Il soggiorno obbligato di questo periodo è servito soltanto a (tentare di) dare un po’ di ordine in cantina, con la segreta speranza di ritrovare nascosta qualche bottiglia di pregio più che per catalogare con precisione le poche che restano. Non ho avuto di queste sorprese ma ho trovato però una cassa piena di “testimoni” di vecchie bevute, con una sfilza di Mouton Rothschild di svariate annate in evidenza.
Mouton è il vino più imprevedibile e stilisticamente meno classico nel gruppo dei premier cru del Médoc, oltre che marcatamente diverso dall’altro famoso Château “Rothschild”, Lafite ovviamente. Molti sapranno che le due proprietà sono ben distinte tra loro, separate addirittura da metà ottocento, quando Nathaniel Rothschild, rappresentante del ramo inglese della famiglia, acquisì Mouton, seguito pochi anni dopo, da James, referente del ramo francese, che comprò Lafite.
Voluttuoso, opulento, quasi esotico è Mouton, mentre estremamente raffinato, tipicamente rafraichissant e profondo è Lafite.
Mouton è anche il vino che divide maggiormente sia i critici che gli appassionati, tra chi storce il naso e chi ne è entusiasta. I detrattori affermano che il suo tipico profumo di moka deriva unicamente dalla cessione delle note tostate della barrique; al contrario i sostenitori sostengono (altrimenti che sostenitori sarebbero) che gli aromi di torrefazione, cedro, spezie orientali sono semplicemente un dono dello straordinario terroir della proprietà di Madame Philippine de Rothschild.
Le bottiglie vuote di Mouton emerse dalla cantina sono delle annate 1981, 1983, 1986, 1989, 1992, 1996 e ognuna di esse è caratterizzata da etichette il cui disegno è sempre stato affidato, dal 1947 in poi, ad artisti famosi. La Guide des Millésimes della Revue du Vin de France le classificava, riferendosi a tutto il Médoc, così:
1981, tre stelle – 1983, tre stelle e mezza – 1992, due stelle – 1986, 1989 e 1996, cinque stelle.
Tenendo presente che il peggiore del gruppo (1992) una dozzina di anni fa era, seppur poco complesso e profondo, ancora piacevolissimo, posso aggiungere che le valutazioni generiche sopra riportate siano applicabili anche a Mouton, con un solo, ma decisivo, distinguo: tra il 1989 – molto buono ma anche molto pronto, molto boisé, molto “californian style” – e il 1986 – immenso, superbo, dai tannini soffici come una DS Pallas, la vera essenza di Mouton e di un Pauillac grande anche nei numeri (300 mila bottiglie!) – ci sono varie “stelle” e pure qualche pianeta di differenza.

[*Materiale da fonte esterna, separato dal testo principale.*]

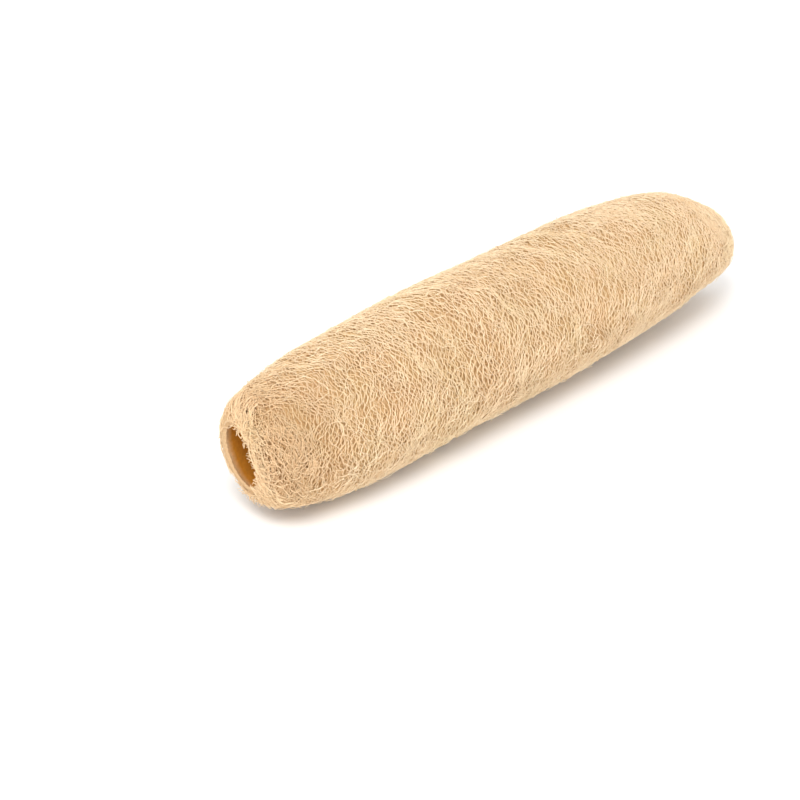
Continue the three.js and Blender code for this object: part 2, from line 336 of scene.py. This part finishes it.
# By the share of the length: warm and dark at the mouth, palest a little past it, and then slowly
# duller towards the tip.
WARMTH = (
    (0.03, (0.90, 0.80, 0.67)),
    (0.13, (1.0, 0.978, 0.925)),
    (0.5, (0.972, 0.945, 0.885)),
    (0.85, (0.94, 0.90, 0.84)),
)
FELT_COLOURS = ((0.77, 0.585, 0.385), (0.63, 0.45, 0.265))  # light and dark
PATCH_SCALE = 38.0
PATCH_COLOURS = ((0.30, (0.985, 1.0, 0.975)), (0.5, (1.0, 1.0, 1.0)), (0.70, (1.0, 0.98, 0.97)))
DARK_BELOW, LIGHT_ABOVE = 0.3, 0.62  # values of the fine noise
ROUGHNESS = 0.78
SPECULAR = 0.3
STRAND_NOISE, MAT_NOISE, WALL_NOISE = 1900.0, 1300.0, 500.0
BUMP_NOISE = 1.6  # times the colour's
BUMP_HEIGHT = 0.0004
STRAND_BUMP, MAT_BUMP, WALL_BUMP = 0.25, 0.8, 0.15
MIX_A, MIX_B, MIX_RESULT = 6, 7, 2  # a Mix node's colour sockets


def fibre_material(name, light, dark, fine=STRAND_NOISE, bump=STRAND_BUMP, pale=None):
    """Dry plant fibre: cream to tan with faint slow patches, and a paler colour where there is felt."""
    material = bpy.data.materials.new(name)
    material.use_nodes = True
    nodes, links = material.node_tree.nodes, material.node_tree.links
    shader = nodes["Principled BSDF"]
    shader.inputs["Roughness"].default_value = ROUGHNESS
    shader.inputs["Specular IOR Level"].default_value = SPECULAR
    place = nodes.new("ShaderNodeTexCoord")

    def noise(scale, detail, roughness):
        node = nodes.new("ShaderNodeTexNoise")
        node.inputs["Scale"].default_value = scale
        node.inputs["Detail"].default_value = detail
        node.inputs["Roughness"].default_value = roughness
        links.new(place.outputs["Object"], node.inputs["Vector"])
        return node.outputs["Fac"]

    def ramp(value, stops):
        node = nodes.new("ShaderNodeValToRGB")
        links.new(value, node.inputs["Fac"])
        ends = node.color_ramp.elements
        while len(ends) < len(stops):
            ends.new(0.5)
        for end, (position, colour) in zip(ends, stops):
            end.position = position
            end.color = (*colour, 1)
        return node.outputs["Color"]

    def mix(blend, share, a, b):
        node = nodes.new("ShaderNodeMix")
        node.data_type = "RGBA"
        node.blend_type = blend
        if isinstance(share, float):
            node.inputs["Factor"].default_value = share
        else:
            links.new(share, node.inputs["Factor"])
        links.new(a, node.inputs[MIX_A])
        links.new(b, node.inputs[MIX_B])
        return node.outputs[MIX_RESULT]

    colour = ramp(noise(fine, 3, 0.6), ((DARK_BELOW, dark), (LIGHT_ABOVE, light)))
    if pale is not None:
        shares = nodes.new("ShaderNodeAttribute")
        shares.attribute_name = PALE
        felted = ramp(noise(fine, 4, 0.7), ((DARK_BELOW, pale[1]), (LIGHT_ABOVE, pale[0])))
        colour = mix("MIX", shares.outputs["Fac"], colour, felted)
    patch = ramp(noise(PATCH_SCALE, 3, 0.55), PATCH_COLOURS)
    along = nodes.new("ShaderNodeSeparateXYZ")
    links.new(place.outputs["Object"], along.inputs["Vector"])
    span = nodes.new("ShaderNodeMapRange")
    span.inputs["From Min"].default_value = cad_box[0][0]
    span.inputs["From Max"].default_value = cad_box[1][0]
    links.new(along.outputs["X"], span.inputs["Value"])
    warmth = ramp(span.outputs["Result"], WARMTH)
    colour = mix("MULTIPLY", 1.0, mix("MULTIPLY", 1.0, colour, patch), warmth)
    links.new(colour, shader.inputs["Base Color"])
    raised = nodes.new("ShaderNodeBump")
    raised.inputs["Strength"].default_value = bump
    raised.inputs["Distance"].default_value = BUMP_HEIGHT
    links.new(noise(fine * BUMP_NOISE, 4, 0.65), raised.inputs["Height"])
    links.new(raised.outputs["Normal"], shader.inputs["Normal"])
    return material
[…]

Chiudo questa sommaria e improvvisata serie di ricordi sparsi con un’annotazione un po’ amara: in quegli anni anche i vini più cari avevano costi non proibitivi e un appassionato poteva togliersi ogni tanto uno sfizio.
P. S.
nel rovistare in cantina è spuntata anche qualche “boccia usata” di La Tâche; ne parlerò prossimamente, tanto per non scontentare i borgognofili.